So what shall we say about Vince Carter?
For the last few days, this has been the question dividing sports fans. Shall we call him a level-headed young man with his priorities in order?
Or shall we call him, simply, selfish?
Carter, for those of you who never venture to the sports pages, is an all-star forward for the Toronto Raptors. And as for what he did that has some folks defending, and others questioning, his character, it's simple. He attended his college graduation.
If this leaves you flummoxed, join the club.
Here's what happened: Carter's graduation from the University of North Carolina in Chapel Hill was on Sunday morning. The Raptors had a do-or-die playoff game that night in Philadelphia. Win, and advance to the Eastern Conference Finals. Lose, and go home.
So the young star left the team Saturday night in Philly and headed to North Carolina. He's said to have spent less than half an hour at the graduation just long enough to cross the stage in his cap and gown. After that, he hopped a private plane and high-tailed it back to Philly. He was on time for the game, didn't even miss the pregame meeting.
That's all he did. But from the way some people reacted, you'd think the guy stole money from the collection plate. The criticism intensified after Carter missed a last-second shot that would have won the game. His coach and teammates grumbled, a columnist for New York Newsday hyperventilated about how he had put himself ahead of the team and a writer for The Toronto Sun deemed his decision here's that word again "selfish."

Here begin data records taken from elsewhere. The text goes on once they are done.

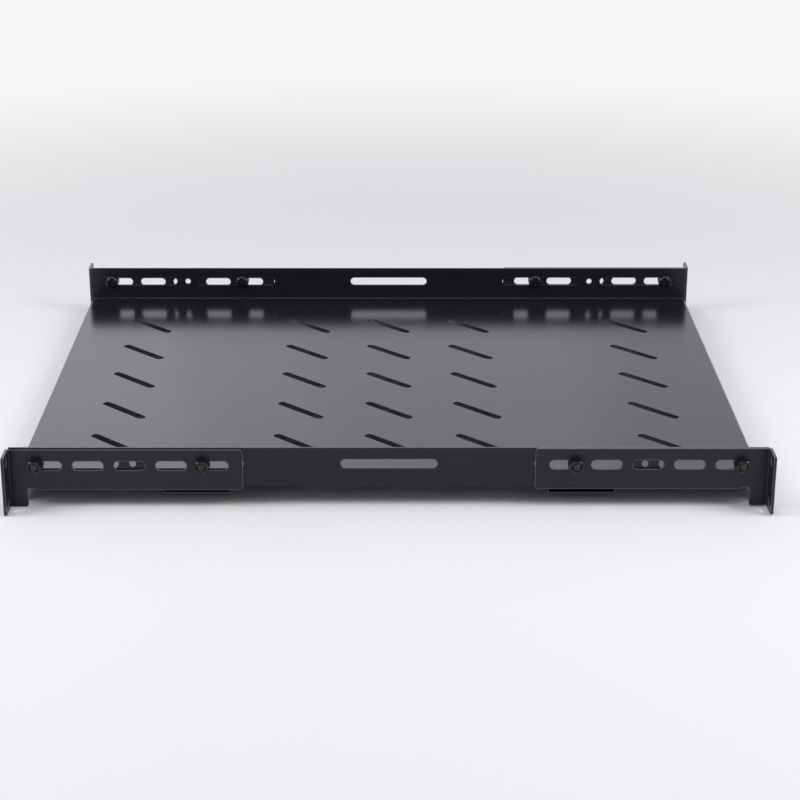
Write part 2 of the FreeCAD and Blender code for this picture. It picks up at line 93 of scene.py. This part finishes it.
MIX_LOW = 6                 # a colour mix's sockets, which share their names with others
MIX_HIGH = 7
MIX_RESULT = 2
BEVEL_SAMPLES = 6
TURNED, UNTURNED = 0.9, 0.998       # cosines between which the line along an edge fades out


class Field:
    """A number that varies over a surface.  Arithmetic on it adds Math nodes."""

    def __init__(self, nodes, socket):
        self.nodes = nodes
        self.socket = socket

    def math(self, operation, first, second=0.0):
        node = self.nodes.node("ShaderNodeMath", {"operation": operation}, {0: first, 1: second})
        return Field(self.nodes, node.outputs[0])

    def __add__(self, other):
        return self.math("ADD", self, other)

    def __sub__(self, other):
        return self.math("SUBTRACT", self, other)

    def __rsub__(self, other):
        return self.math("SUBTRACT", other, self)

    def __mul__(self, other):
        return self.math("MULTIPLY", self, other)

    __radd__ = __add__
    __rmul__ = __mul__

    def absolute(self):
        return self.math("ABSOLUTE", self)

    def power(self, exponent):
        return self.math("POWER", self, exponent)

    def larger(self, other):
        return self.math("MAXIMUM", self, other)

    def zigzag(self, reach):
        """Up to a height and down to 0 again, over and over."""
        return self.math("PINGPONG", self, reach)

    def between(self, low, high):
        """0 below low, 1 above high and a smooth rise between them."""
        node = self.nodes.node(
            "ShaderNodeMapRange", {"interpolation_type": "SMOOTHSTEP"},
            {"Value": self, "From Min": low, "From Max": high})
        return Field(self.nodes, node.outputs["Result"])


class Nodes:
    """The nodes of a material or of the world."""

    def __init__(self, owner, output_kind):
        owner.use_nodes = True
        self.tree = owner.node_tree
        self.tree.nodes.clear()
        self.output = self.node(output_kind)

    def node(self, kind, settings=None, inputs=None):
        """A node of one kind: its settings, then its sockets' values or links.

        A colour is given as three numbers."""
        node = self.tree.nodes.new(kind)
        for name, setting in (settings or {}).items():
            setattr(node, name, setting)
        for name, given in (inputs or {}).items():
            if isinstance(given, Field):
                given = given.socket
            socket = node.inputs[name]
            if isinstance(given, bpy.types.NodeSocket):
                self.tree.links.new(given, socket)
            elif socket.type == "RGBA":
                socket.default_value = (*given, 1.0)
            else:
                socket.default_value = given
        return node

    def show(self, shader):
        """Make a shader node the one that is seen."""
        self.tree.links.new(shader.outputs[0], self.output.inputs["Surface"])

    def rays(self, *kinds):
        """1 for rays of the kinds named, and 0 for all others."""
        path = self.node("ShaderNodeLightPath")
        first, *others = [Field(self, path.outputs[kind]) for kind in kinds]
        for other in others:
            first = first.larger(other)
        return first

    def mix_shaders(self, share, low, high):
        ends = {1: low.outputs[0], 2: high.outputs[0]}
        return self.node("ShaderNodeMixShader", {}, {"Fac": share, **ends})


class Finish(Nodes):
    """A material and its nodes."""

    def __init__(self, name):
        self.material = bpy.data.materials.new(name)
        super().__init__(self.material, "ShaderNodeOutputMaterial")

    def place(self):
        """The point in the shelf's own frame, in metres."""
        return self.node("ShaderNodeTexCoord").outputs["Object"]

    def noise(self, scale, detail):
        """Soft random field with features about 1 / scale metres across."""
        node = self.node(
            "ShaderNodeTexNoise", {}, {"Vector": self.place(), "Scale": scale, "Detail": detail})
        return Field(self, node.outputs["Fac"])

    def mix_colors(self, share, low, high):
        """From one colour to another, by a field; a colour is a socket or three numbers."""
        node = self.node(
            "ShaderNodeMix", {"data_type": "RGBA"}, {"Factor": share, MIX_LOW: low, MIX_HIGH: high})
        return node.outputs[MIX_RESULT]

    def soft_edges(self, radius):
        """The surface's direction with its edges rounded over by the coat."""
        bevel = self.node("ShaderNodeBevel", {"samples": BEVEL_SAMPLES}, {"Radius": radius})
        return bevel.outputs["Normal"]

    def edge_line(self, radius):
        """1 along sharp edges and 0 on the flats, by how far rounding would turn the surface."""
        rounded = self.soft_edges(radius)
        flat = self.node("ShaderNodeNewGeometry").outputs["Normal"]
        turn = self.node("ShaderNodeVectorMath", {"operation": "DOT_PRODUCT"}, {0: rounded, 1: flat})
        return 1.0 - Field(self, turn.outputs["Value"]).between(TURNED, UNTURNED)

    def bump(self, height, strength, distance, normal):
        bump = self.node(
            "ShaderNodeBump", {},
            {"Height": height, "Strength": strength, "Distance": distance, "Normal": normal})
        return bump.outputs["Normal"]

    def surface(self, **sockets):
        """The material's one shader; spaces in socket names are written as underscores."""
        inputs = {name.replace("_", " "): given for name, given in sockets.items()}
        self.show(self.node("ShaderNodeBsdfPrincipled", {}, inputs))
        return self.material


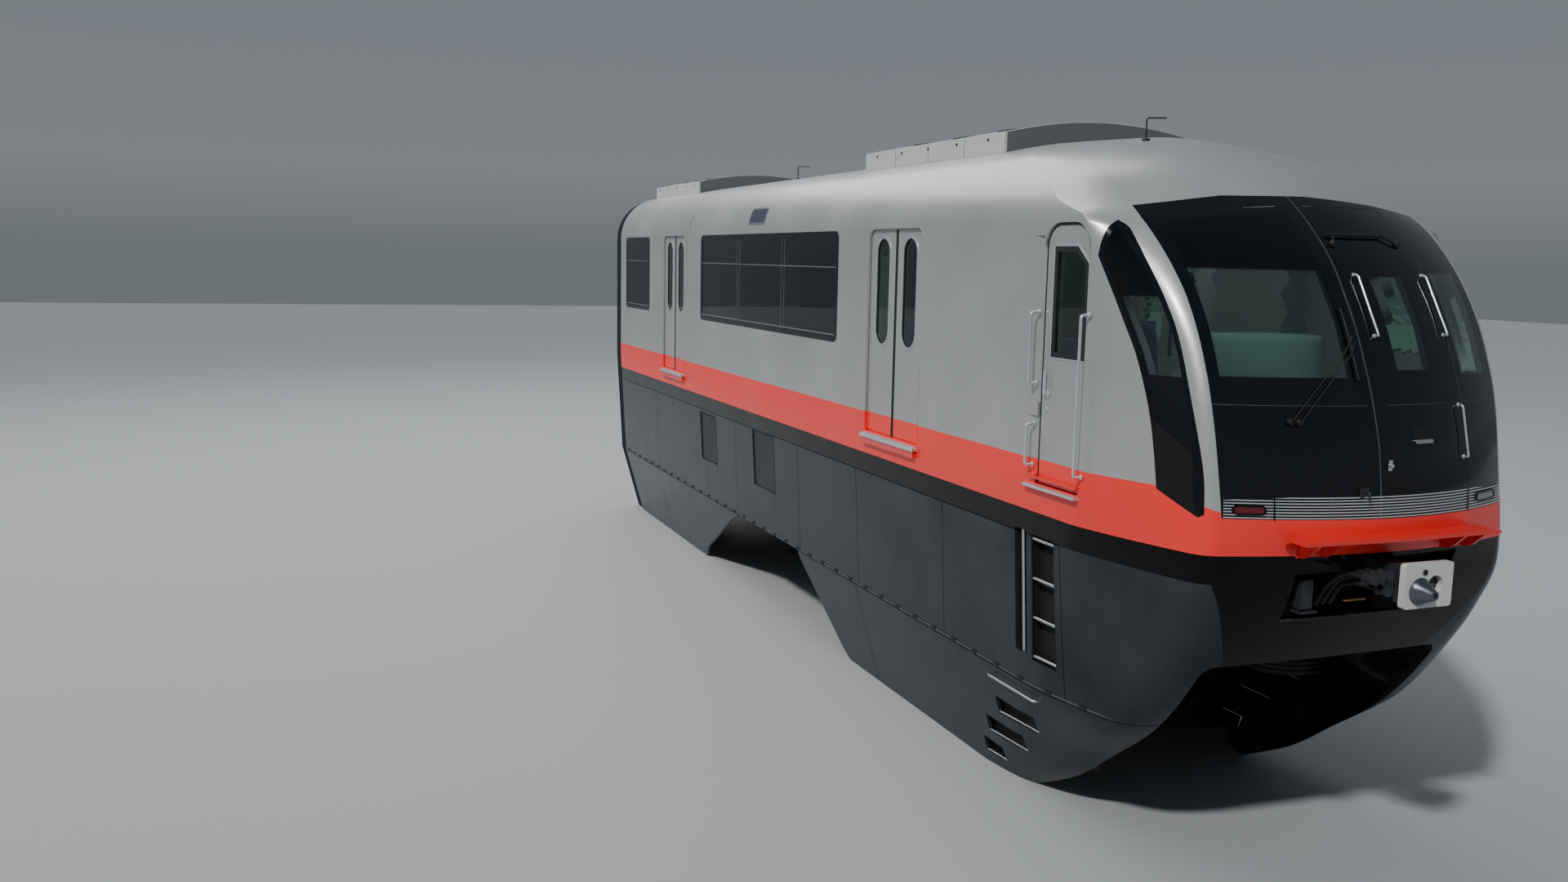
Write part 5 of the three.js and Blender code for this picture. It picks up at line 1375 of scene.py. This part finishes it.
# Rails as y, z from, z to, radius
FRONT_RAILS = ((0.617, 1.493, 1.816, 0.0075), (-0.020, 2.250, 2.625, 0.0080), (0.625, 2.250, 2.625, 0.0080))
rails = []
for y, low, high, radius in FRONT_RAILS:
    rails.append(tube([front_point(y, low), front_point(y, low, FRONT_RAIL_OUT),
                       front_point(y, high, FRONT_RAIL_OUT), front_point(y, high)], radius, 0.018))
    rails += [disc(0.014, 0.0, 0.009, front_point(y, z, -0.004), "x") for z in (low, high)]
piece("front_rails", rails, BRIGHT)
# The handle recess is not cut: a flat patch of painted shadow stands for it.
front_patch("door_handle_recess", rounded(0.140, 0.285, 1.615, 1.690, 0.020), 0.0015, 0.002, PAINTED_SHADOW)
front_patch("door_handle_lip", rounded(0.135, 0.290, 1.598, 1.622, 0.008), 0.016, 0.002, ALUMINIUM)
latch_at, hook_at = front_point(-0.077, 1.473), front_point(-0.270, 1.305)
piece("door_latch", [box((latch_at[0] - 0.004, -0.092, 1.440), (latch_at[0] + 0.010, -0.062, 1.506)),
                     disc(0.012, 0.0, 0.030, latch_at, "x")], ALUMINIUM)
piece("lamp_bracket", [
    box((hook_at[0] - 0.006, -0.300, 1.270), (hook_at[0] + 0.008, -0.240, 1.340)),
    tube([(hook_at[0] + 0.004, -0.270, 1.320), (hook_at[0] + 0.050, -0.270, 1.318),
          (hook_at[0] + 0.050, -0.270, 1.275)], 0.008, 0.016)], CASTING)
print("front rails", len(FRONT_RAILS))

# %% [markdown]
# A wiper is two thin parallel arms from two pivots below the glass, and a blade that lies upright by
# the middle joint. Above the escape door a second, level wiper rests on two pads.

# %% Wipers
ARMS = (((-0.723, 1.739), (-0.290, 2.165), (-0.222, 2.250)),
        ((-0.669, 1.734), (-0.255, 2.148), (-0.205, 2.225)))
arms = [tube([front_point(*foot, 0.030), front_point(*knee, 0.038), front_point(*tip, 0.034)], 0.0038, 0.02)
        for foot, knee, tip in ARMS]
arms += [disc(0.020, -0.004, 0.034, front_point(*arm[0]), "x") for arm in ARMS]
piece("wiper_arms", arms, RUBBER)
blade = [tube([front_point(-0.235, z, 0.020) for z in np.linspace(1.985, 2.420, 9)], 0.0055),
         tube([front_point(-0.222, 2.250, 0.034), front_point(-0.235, 2.205, 0.020)], 0.008)]
piece("wiper_blade", blade, RUBBER)
PADS = {(-0.071, 2.821): (-0.050, 2.872), (0.521, 2.826): (0.400, 2.876)}
upper = [tube([front_point(y, 2.880, 0.026) for y in np.linspace(-0.090, 0.410, 9)], 0.009)]
upper += [disc(0.022, -0.004, 0.028, front_point(*pad_at), "x") for pad_at in PADS]
upper += [tube([front_point(*pad_at, 0.026), front_point(*arm_end, 0.026)], 0.006)
          for pad_at, arm_end in PADS.items()]
piece("upper_wiper", upper, RUBBER)
print("wiper arms", len(ARMS) + len(PADS))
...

Me, I think they've all got a hell of a nerve. And mind you, I speak as a pro basketball fan-addict. During the playoffs, I study the sports pages like a Talmudic scholar. But for all that, there are things many things more important to me than putting a ball through a hoop. Sports is not life.
It's a simple ideal to which we all pay lip service. But for many of us, lip service is all it is.
I'm reminded of that dopey comment a few years ago from Baltimore Ravens owner Art Modell, to the effect that the "pride and presence" of a pro football team are more important to a community than 30 libraries. Reminded, too, of the Houston Oilers player who was docked a week's pay $125,000 eight years ago when he missed a regular season game in order to stay with his wife during childbirth.
Yet, offensive as both those episodes were, there's something particularly insidious about this one. Hypocritical, too. I mean, you can hardly watch a basketball game without running into one of those "Reading Is Fundamental" commercials in which some hoops star Carter included is seen touting the NBA's support of literacy and, by extension, education itself.
Yet, faced with an opportunity to actually demonstrate that support, these players and coaches choked. None of his critics has been able to say with specificity how Carter's brief absence damaged the Raptors. But that doesn't seem to be what bothers them anyway. Rather, it's the idea that he had allowed his attention to be diverted by something as trivial as a graduation ceremony.
After all, sneered Newsday, "there is no way he will ever need his degree to make a living."
Which is, emphatically, not the point. Higher education is not simply about making a living, but about making a life. We used to know that. We seem to have forgotten it somewhere along the way.
And for all the time we spend debating the importance of sports stars as role models, it's interesting the way some of us behave when one of them finally does something worth emulating. The lesson this young black athlete delivers by the simple act of graduating is one no slam-dunk, baseline drive or three-point bomb ever could: Education matters. We ought to celebrate whenever that message is communicated to children, and in particular yes, I'm going to go there to black children, whose aggregated educational performance is so dismal.
Instead, some of us are worried about a game.
And they think Carter's the one with a problem?